今から9年前、東日本大震災から5年の歳月が経った2016年3月某日、私は宮城県東松島市の野蒜海岸という太平洋に面した浜にいました。鍼灸経絡治療の仙台学術大会に出席した翌日、仙台で小型バイクをレンタルしてのことでした。
そこはもとは松林の海岸が広がっていた美しい田舎町でしたが、震災の大津波が何もかも流し去った後、いまだ復興の途上にありました。松林は跡形もなく、広大な工事現場と化したそこは、まっ平らに整復されて、大型ダンプが土ぼこりを上げて走り回っていました。その路傍で持参のお線香に火をつけて199□年の夏のある日のことを思い出し、他に為すこともなく、ただ祈っていました。
199□年と言えば、今を去ること30数年前、私がまだ東京の大学生だった頃のことです。私は一人でこの海岸へはるばるやって来たのでした。
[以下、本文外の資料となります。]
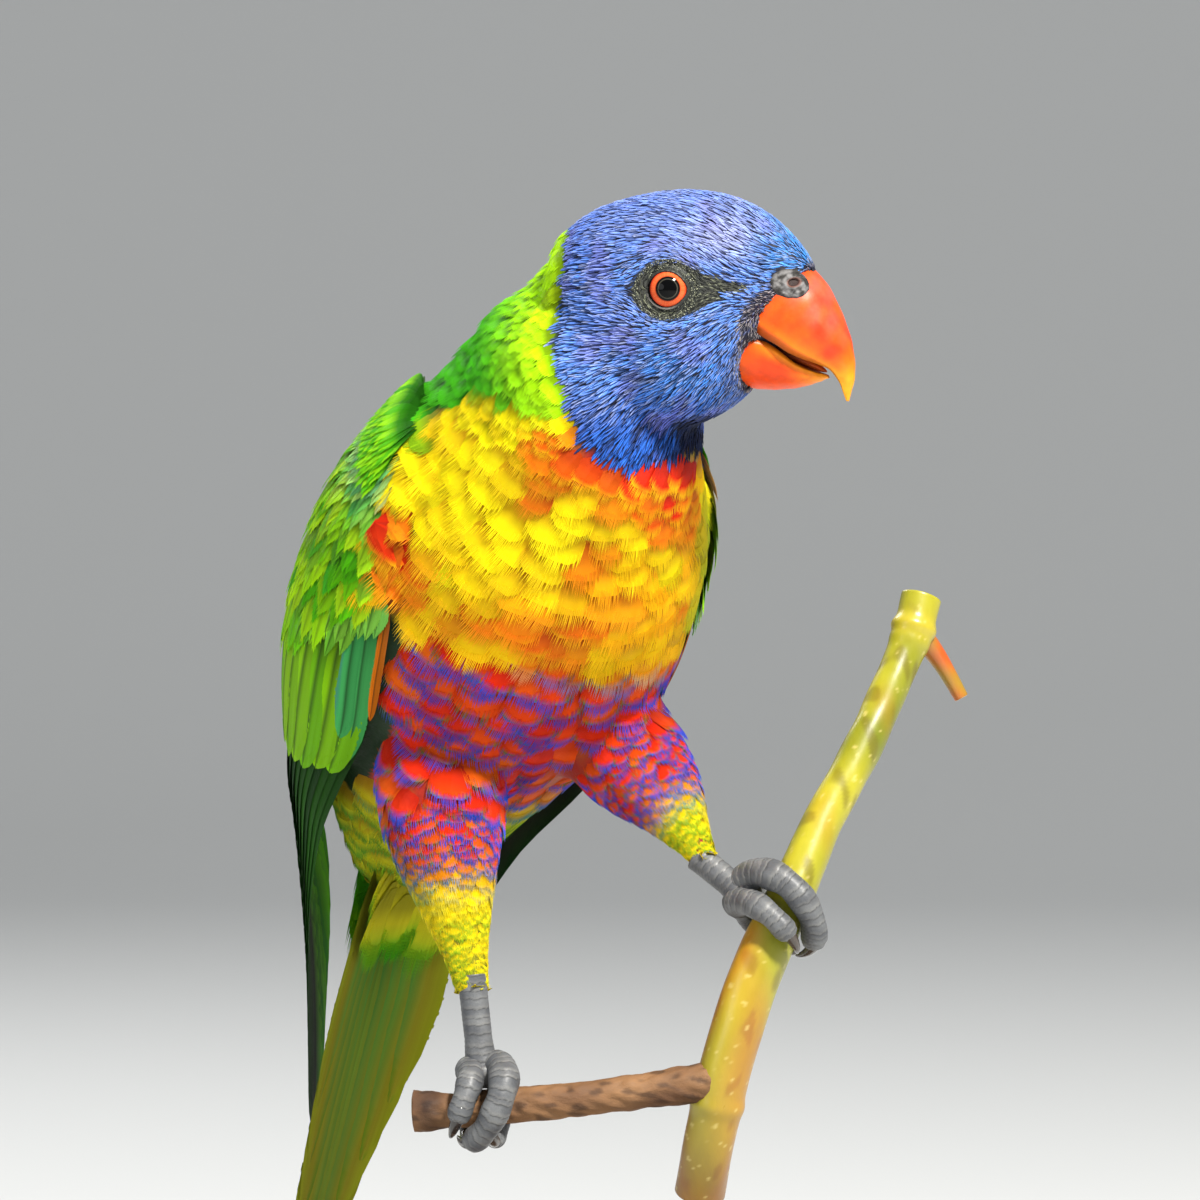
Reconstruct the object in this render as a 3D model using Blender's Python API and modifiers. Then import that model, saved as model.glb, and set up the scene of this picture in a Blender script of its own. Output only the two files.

翌日には秋田で友人と落ち合う約束だったのです。朝、東京のアパートを出て、東北自動車道をオートバイでひたすら北上し、日の暮れかかった頃にようやくたどり着きました。今夜の宿は、ツーリングマップに書いてある「県松島野外活動センター」という松林のキャンプ場、そこで街道沿いの店で買った生きたホタテとさざえを焼いて一杯やるのを楽しみにしていたのです。
無謀な計画の末、私が到着した時にはほぼ日は落ちていました。暗闇の中、遠くに波の音が聞こえます。疲れ切った私は探しに探しましたが、そのキャンプ場はどうしても見つかりません。これは様子がおかしいと慌てました。
見ると一軒のきれいな民宿らしき建物が見えます。エントランスの扉を開けて「ごめんくださーい」と声を掛けるとほどなく一人の中年の女性が出て来られました。「あのう、このあたりにキャンプ場があると地図に書いてあるので来たんですが…」と尋ねますと、その方は気の毒そうな面持ちで「あー、あそこはちょっと前に無くなったんよ」とおっしゃるではありませんか。すでに無いキャンプ場をあてにして来た自分のあほさに呆れるとともに、どうやって一夜を明かそうか、と一瞬うろたえていると、「あいにく夏休みで満室なんだけど、隣の空き地ならテント張っていいよ」と言って下さったのです。そればかりか、「水道はうちのを使って、お風呂も入りに来るといいよ」と。地獄に仏とはこのことか、と本当にありがたい気持ちでお言葉に甘えてお隣の空き地に一人用の犬小屋のようなテントを張り、ちゃっかりとお風呂も使わせてもらって汗を流しました。上機嫌となった私は、上野で買って来たばかりの小さなガスコンロに網を乗せてホタテとさざえを焼いて食べたのでした。缶ビールとともに味わうそれは極上の味がしました。翌朝ご挨拶に伺うと、「ゆうべはいい匂いさせてたねー」と満面の笑みをたたえておっしゃいました。親切にして頂いたお礼を言ってさらに北へと進路を取りました。
若いということは恩知らずなもので、その後私はお礼状を出したのかというと、そんなことはしていません。修行が足らんということはこういうことなのです。恩を受けた人との関係性が今一つ身に染みて分かっていないのが未熟者の証しなのです。良く言えば、若いということは、先を急ぐということなのかもしれません。
9年前のこの時、野蒜へ出掛ける直前に少ない情報をもとにネットで調べたところ、地元の方と思しき親切な方が、「松波荘は野蒜の洲崎ですね。海が近いこともあり壊滅状態です」と教えて下さいました。また「気にして下さる方がいて嬉しいです」とも。実際に足を運んでみて想像以上の光景に立ちすくむばかりでした。私にはお線香を上げることしかできませんでした。その方には、「松波荘の息子さんと思われる方が湾を隔てた松島町におられる」という情報も頂きました。
今年の3月11日、野蒜での温かい思い出とともに、そのご子息に勇気を出して連絡し、お母さまに親切にして頂いたお礼の気持ちをお伝えしたい、という気持ちも芽生えました。被災していない私のような者は被災された方にどこか申し訳ないという気持ちが強く、決して軽々しい気持ちでコンタクトできない気持ちがあるのです。